Employee Experience | Engagement | EVP | Performance Management | Performance-related pay | Reward

Posted on: Friday February 28, 2020

Pay drives performance. Sounds nice, doesn’t it? At the very least, it sounds all-too-familiar. If I only had a penny for every time I’ve heard this – and another one for every time people get it wrong…

Let’s leave aside for a moment the question about the effectiveness of vehicles like bonuses, other incentives or financial recognition to “drive” performance and concentrate on base salary.

Week after week we find ourselves in conversations with clients who, at one point or another, start talking about the need to link salaries to performance. Because if you don’t, then how are you going to keep employees motivated and recognise the contribution of “good” performers over that of “average” performers? (and I’m using sarcastic quotation marks very deliberately here)

Therein lies the problem. This question is fundamentally flawed.

First, it makes a far-fetched assumption that money, and in particular (typically small) changes to salary levels, motivates people. Research on this field and our own experience show that there are many other factors that tend to be above salary on an employee’s motivations’ list.
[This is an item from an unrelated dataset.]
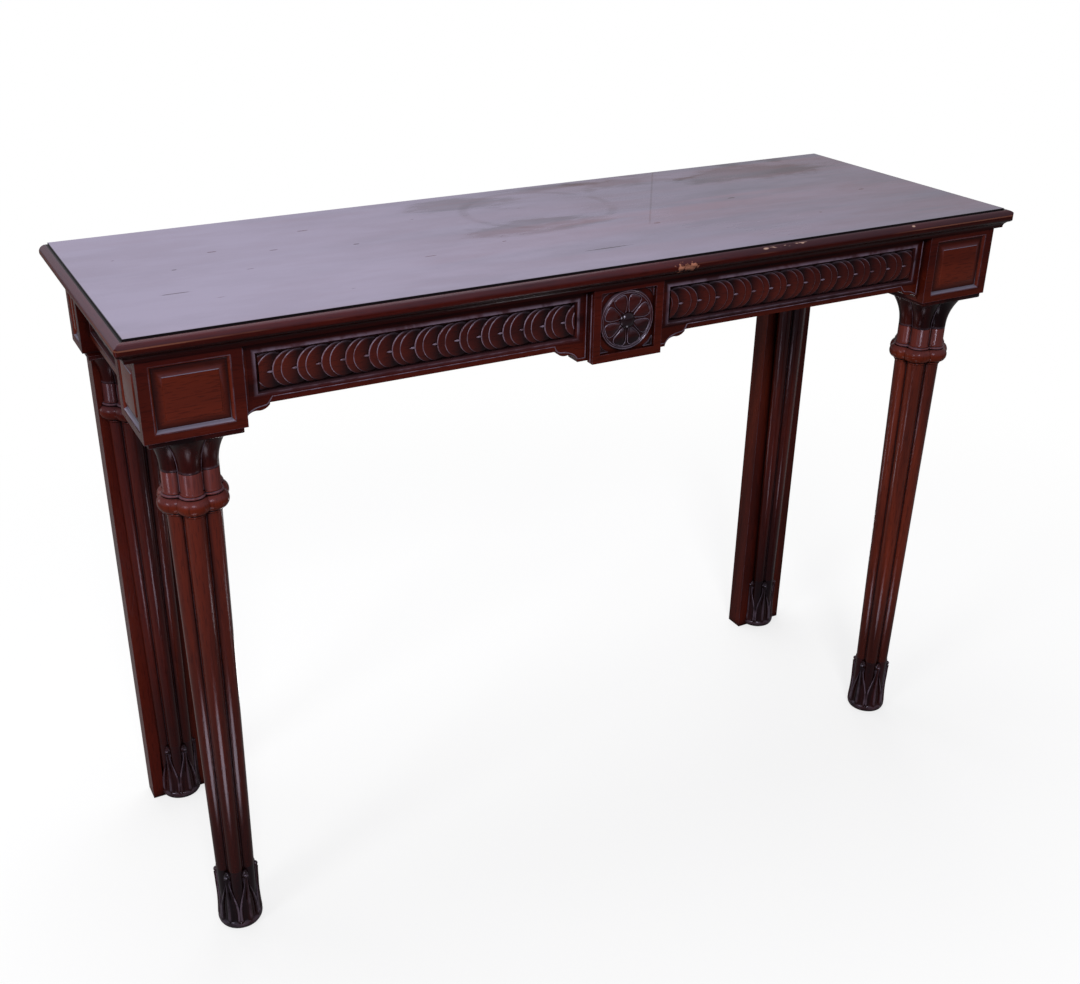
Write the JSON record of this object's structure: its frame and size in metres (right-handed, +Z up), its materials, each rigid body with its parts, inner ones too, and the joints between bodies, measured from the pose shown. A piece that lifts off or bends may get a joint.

These include meaning, development, a sense of belonging and autonomy to name a few.

Then, there is the question of differentiating and rewarding superior performance. This calls for a properly designed performance management system, with the right levels of capacity and capability in line managers and HR to operate it effectively, and meaningful enough rewards to have a real motivational impact. MUCH easier said than done.

What ends up happening in many organisations is that overbearing, heavily form-driven, performance management systems are poorly implemented with the process being skewed in order to be able to deliver certain pay outcomes for specific individuals.

In today’s world of work, evaluating performance on the basis of not-always-reliable job descriptions and fixed objectives can actually get in the way of innovation and agility. And, with the exception of the very top performers, differentiating performance between the “good” and the “very good” will always prove a tall order.

As a result, the integrity and credibility of performance management is eroded, frustration grows in employees from seeing unfair salary outcomes and the very purpose of driving improved performance is defeated as employees stop seeing the point of going the extra mile – at least in terms of pay.

And it doesn’t stop there. The damage extends to employee development too. When employees see that their salary is linked to performance they will be less likely to explore areas where they need support as it may impact the assessment of their performance.

This results in development focusing more, if not exclusively, on current strengths. Do you want this in your organisation? To be clear, we don’t suggest that having a link between performance and base salaries does not work.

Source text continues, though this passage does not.